Это наивное воззрение падает от одного вопроса: а что, этот свет, это электричество и эта теплота — значат что-нибудь или ничего не значат, имеют какой-нибудь смысл или никакого смысла не имеют? Если все это бессмысленно, то ссылка на бессмысленность сама есть нечто бессмысленное. Если же это имеет какой-нибудь смысл, то это значит, что смысл подобных феноменов чем-нибудь отличается от того, что называем смыслом мы. О свете, электричестве и теплоте физик точно скажет, что «значат» эти феномены, указавши, напр., на число колебаний волн в секунду. Но где та «высоко» или не «высоко» организованная материя, которая являлась бы базой для смысла? Чем должна отличаться данная вещь от всякой другой, чтобы она стала смыслом? Ответа на этот вопрос не может быть никакого.

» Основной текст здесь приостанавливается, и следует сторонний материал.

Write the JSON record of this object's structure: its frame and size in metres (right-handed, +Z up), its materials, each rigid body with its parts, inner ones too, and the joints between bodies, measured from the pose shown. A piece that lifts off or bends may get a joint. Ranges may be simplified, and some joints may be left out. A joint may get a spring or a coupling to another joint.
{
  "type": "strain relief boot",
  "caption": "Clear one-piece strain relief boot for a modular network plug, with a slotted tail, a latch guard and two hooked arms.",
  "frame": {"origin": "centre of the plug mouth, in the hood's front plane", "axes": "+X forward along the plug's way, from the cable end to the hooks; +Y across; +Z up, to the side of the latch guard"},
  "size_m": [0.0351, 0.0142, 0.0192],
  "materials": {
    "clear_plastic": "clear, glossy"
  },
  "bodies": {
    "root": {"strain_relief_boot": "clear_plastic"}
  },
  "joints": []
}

Но, может быть, гораздо важнее другой аргумент. Именно, самая эта «база», эта «материя», «вещество» или вещи — осмыслены или не осмыслены? Если они не осмыслены, то как из не осмысленного может появиться смысл? Это так же невозможно, как получение какого-нибудь числа из суммы нулей. Если же вещество осмыслено, то получение и выведение нужного смысла есть операция вполне фиктивная, поскольку самое вещество в этом случае возможно только благодаря смыслу.

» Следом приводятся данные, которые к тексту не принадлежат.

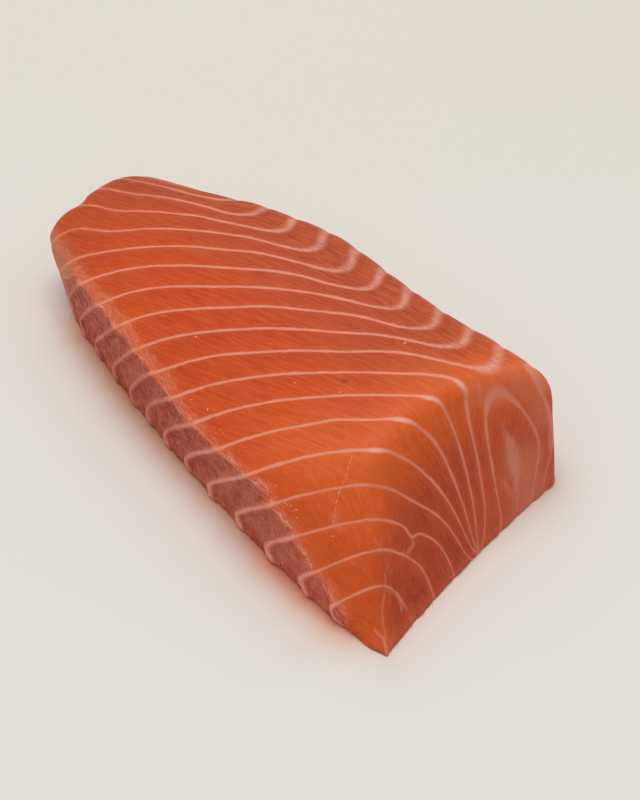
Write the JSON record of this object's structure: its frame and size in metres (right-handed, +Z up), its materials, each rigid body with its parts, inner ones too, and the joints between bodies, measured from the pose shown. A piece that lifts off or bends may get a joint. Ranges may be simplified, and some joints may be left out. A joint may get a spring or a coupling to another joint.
{
  "type": "raw salmon fillet",
  "caption": "Thick skinless block of raw salmon with slanted cut ends, a rough thin side and fat lines that fan over its near cut.",
  "frame": {"origin": "centre of the footprint's bounding rectangle, on the surface the fillet lies on", "axes": "+X along the length towards the wide near cut end, +Y from the thin side to the thick back, +Z up"},
  "size_m": [0.1628, 0.0722, 0.0331],
  "materials": {
    "salmon_flesh": "moist raw fish flesh, satin, orange with thin pale fat lines, pinkish and rough on the thin side"
  },
  "bodies": {
    "root": {"fillet": "salmon_flesh"}
  },
  "joints": []
}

На это возражают: вот потому-то и можно вывести смысл из вещей, что он в них содержится. Однако в таком возражении кроется существенная неясность. Спросим: содержащийся в вещах смысл связан с ними существенно или несущественно, т. е. могут ли вещи существовать без всякого смысла, или смысл впервые делает возможным существование самих вещей (один и сам по себе или с участием других — вне-смысловых — факторов)? Если вещество в основе своей не осмыслено и для своего самостоятельного и чистого существования не нуждается ни в каком смысле, то как из неосмысленного появляется смысл, т. е. как из суммы нулей появляется единица? Если же смысл в какой-то мере существен для вещей и входит в самую конструкцию их бытия, то, следовательно, смысл вещей не есть продукт самих вещей, поскольку сами вещи возможны тут только благодаря наличию смысла.

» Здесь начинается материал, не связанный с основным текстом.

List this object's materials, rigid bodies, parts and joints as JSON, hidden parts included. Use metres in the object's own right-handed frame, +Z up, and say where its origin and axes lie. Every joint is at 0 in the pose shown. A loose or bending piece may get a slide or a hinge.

d) Кратко упомянем и другой излюбленный у позитивистов способ обходить самостоятельную природу смысла. Не желая фиксировать смысл как он есть, в его не сводимой ни на что другое сущности, строят разные теории об его происхождении. Думают, что этим способом можно отвертеться от анализа вопроса по существу. Отсюда — бесконечные по числу теории о психических, физиологических, физических и социальных процессах, ведущих к появлению смысла. Думают ли, напр., что если по ассоциации несколько идей объединилось определенным образом, то возник смысл вещи, или что если животная и растительная форма эволюционировала до такого-то определенного вида, то тем самым появился и смысл соответствующего вида; и т. д. и т. д. Все эти теории построены на самом беспомощном petitio principii: надо показать источник, откуда появляется смысл, а фактически для узнавания и констатирования самого этого источника уже надо знать соответствующий смысл. Хотят объяснить происхождение статуи, напр., из камня, который пошел на ее изготовление. Но никакой камень не есть статуя. Поэтому самое подробное описание того, как произошла статуя, может привести только к одному: в момент появления статуи откуда ни возьмись, каким-то чудом вдруг появляется смысл статуи, раньше не бывший ни в материале статуи (ибо камень не статуя), ни даже в сознании художника (ибо то, что было в сознании художника, часто совершенно не совпадает с фактически возникшим художественным произведением, а если и совпадает, то все же мраморная статуя не есть только мысленная идея или переживание статуи). Следовательно, можно только прикинуться, что мы не знаем существа смысла, и, фактически зная, что такое данный смысл, можно только делать вид, что мы занимаемся происхождением данного смысла. Эта наивная позиция не выдерживает самого простого напора: если вы не знаете того, что у вас произошло, то как же вы можете заниматься происхождением этого неизвестного предмета? Происхождение чего же, собственно говоря, изучается, если никакого такого предмета, который бы тут происходил, не имеется? Самое изучение происхождения данного предмета, очевидно, предполагает известность этого предмета. Иначе что же и изучать?